The transaction is expected to be funded through the expansion of Lithia’s existing credit facility by $600 million, mortgage financing of $200 million, and available cash flows from operations. It is targeted to close in the fourth quarter of 2014, and is subject to customary approval conditions. Lithia expects to incur pre-tax costs associated with the transaction of approximately $0.04 to $0.06 per share in 2014.
DCH operates 14 stores in Southern California and 13 stores in New Jersey / New York. DCH’s brand mix is 44% Honda, 30% Toyota, 7% BMW, 5% Acura, 4% Nissan, 3% Lexus, 3% Audi, 2% CJD and 2% Kia. The DCH stores will continue to be led by the current management team, with George Liang, DCH’s President, reporting directly to Bryan DeBoer, Lithia’s President and CEO. After the transaction is completed, it is expected that Shau-Wai Lam, DCH’s founder, will join the Lithia Board of Directors.
This combination develops a metro market strategy for Lithia, as the DCH stores are located in the greater metropolitan areas of New York and Los Angeles. The addition of the DCH team allows the combined organization to pursue two growth opportunities: the exclusive franchise, small- to medium-size market strategy that is Lithia’s hallmark and the large metropolitan market strategy the DCH management team has honed since the 1970s. Together, the combined organization will be able to leverage best-in-class execution around customer satisfaction, sales volume and cost control.

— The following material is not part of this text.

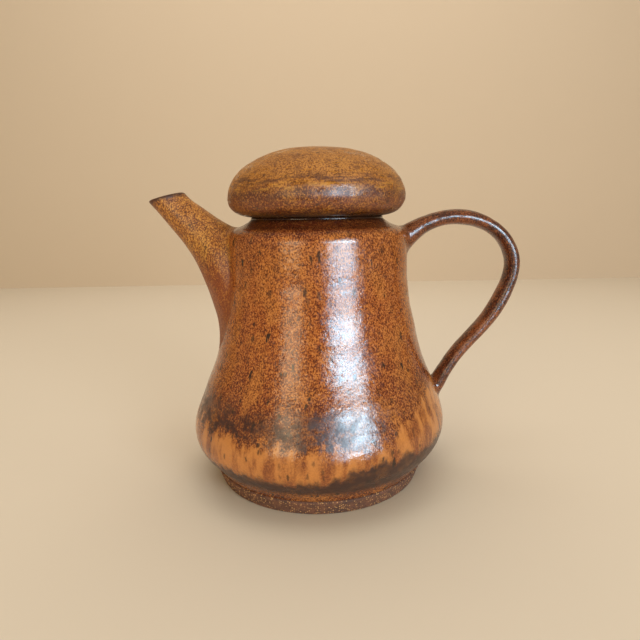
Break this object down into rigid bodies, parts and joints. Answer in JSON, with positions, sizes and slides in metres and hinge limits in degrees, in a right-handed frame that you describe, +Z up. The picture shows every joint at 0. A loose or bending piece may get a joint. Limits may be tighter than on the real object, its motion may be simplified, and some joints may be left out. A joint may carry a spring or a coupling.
{
  "type": "teapot infuser",
  "caption": "Thrown stoneware teapot with a flared spout, strap loop handle and domed lid, holding a lift-out perforated steel infuser basket with a folding bail.",
  "frame": {"origin": "centre of the foot's resting face, on the pot's turning axis", "axes": "+Z up along the pot's turning axis; the spout points to -X and the handle to +X; Y runs across"},
  "size_m": [0.2115, 0.1482, 0.1874],
  "materials": {
    "glaze_body": "satin-gloss iron-speckled rust brown stoneware glaze",
    "glaze_lid": "satin iron-speckled ochre brown stoneware glaze",
    "glaze_spout": "satin orange-tan stoneware glaze",
    "glaze_handle": "glossy dark purple-brown stoneware glaze",
    "bare_clay": "unglazed grogged stoneware",
    "basket_steel": "satin stainless sheet",
    "bail_wire": "polished stainless wire"
  },
  "bodies": {
    "pot": {"pot_floor": "glaze_body", "pot_wall": "glaze_body", "pot_shoulder": "glaze_body", "foot_ring": "bare_clay", "spout": "glaze_spout", "handle": "glaze_handle"},
    "infuser": {"infuser_rim": "basket_steel", "infuser_wall_1": "basket_steel", "infuser_wall_2": "basket_steel", "infuser_wall_3": "basket_steel", "infuser_wall_4": "basket_steel", "infuser_wall_5": "basket_steel", "infuser_wall_6": "basket_steel", "infuser_wall_7": "basket_steel", "infuser_wall_8": "basket_steel", "infuser_base": "basket_steel", "infuser_base_band": "basket_steel", "infuser_seam": "basket_steel", "bail_lug_front": "basket_steel", "bail_lug_back": "basket_steel"},
    "bail": {"bail": "bail_wire"},
    "lid": {"lid_cap": "glaze_lid", "lid_flange": "bare_clay"}
  },
  "joints": [
    {"name": "infuser_lift", "type": "slide", "parent": "pot", "child": "infuser", "axis": [0, 0, 1], "range_m": [0, 0.12]},
    {"name": "lid_lift", "type": "slide", "parent": "infuser", "child": "lid", "axis": [0, 0, 1], "range_m": [0, 0.08]},
    {"name": "bail_swing", "type": "hinge", "parent": "infuser", "child": "bail", "pos_m": [0, 0, 0.1444], "axis": [0, -1, 0], "range_deg": [0, 180]}
  ]
}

Bryan DeBoer, President and Chief Executive Officer, commented, “For the past several years, we have been seeking a strategic partner to help us to enter the Eastern United States. The DCH organization is an ideal fit with our existing team. We share similar strategic goals and core values, and have complementary strengths. DCH has proven their ability to ‘Deliver Customer Happiness’ while executing a high volume strategy in metro markets. Lithia embodies continuous improvement and produces sector leading operating efficiency. Together, the organization will be able to grow in multiple markets, learn from each other, and deliver improved efficiencies due to scale.”
Lithia Motors, Inc. is the eighth largest automotive retailer in the United States. Lithia sells 28 brands of new vehicles and all brands of used vehicles at 101 stores in 12 states. Lithia also arranges finance, warranty, and credit insurance contracts; and provides vehicle parts, maintenance, and repair services at all of its locations.
This press release includes “forward-looking statements” within the meaning of the “Safe-Harbor” provisions of the Private Securities Litigation Reform Act of 1995. Forward looking statements include statements regarding our goals, plans, projections and guidance regarding our financial position, results of operations, market position, pending and potential future acquisitions and business strategy, and often contain words such as “project,” “outlook,” “expect,” “anticipate,” “intend,” “plan,” “believe,” “estimate,” “may,” “seek,” “would,” “should,” “likely,” or “will” and similar references to future periods. Examples of forward-looking statements in this press release include the following items:
The estimated purchase price for DCH, which is based on a fixed amount for goodwill and the tangible net worth of DCH’s other assets at the closing date, adjusted for items specified in the agreement. The tangible net worth of DCH may increase or decrease between signing and closing.
Our expectations regarding how we will finance the acquisition.
Our outlook of revenues and earnings per share results and the assumptions that underlie them.
By their nature, forward-looking statements involve risks and uncertainties because they relate to events that depend on circumstances that may or may not occur in the future. Forward-looking statements are not guarantees of future performance, and our actual results of operations, financial condition and liquidity and development of the industries in which we operate may differ materially from those made in or suggested by the forward-looking statements in this press release. The risks and uncertainties that could cause actual results to differ materially from estimated or projected results include without limitation, future economic and financial conditions (both nationally and locally), changes in customer demand, our relationship with, and the financial and operational stability of, vehicle manufacturers and other suppliers, risks associated with our indebtedness (including available borrowing capacity, compliance with financial covenants and ability to refinance or repay indebtedness on favorable terms), government regulations, legislation and others set forth from time to time in our filings with the SEC. We urge you to carefully consider this information and not place undue reliance on forward-looking statements. We undertake no duty to update our forward-looking statements, including our earnings outlook, which are made as of the date of this release.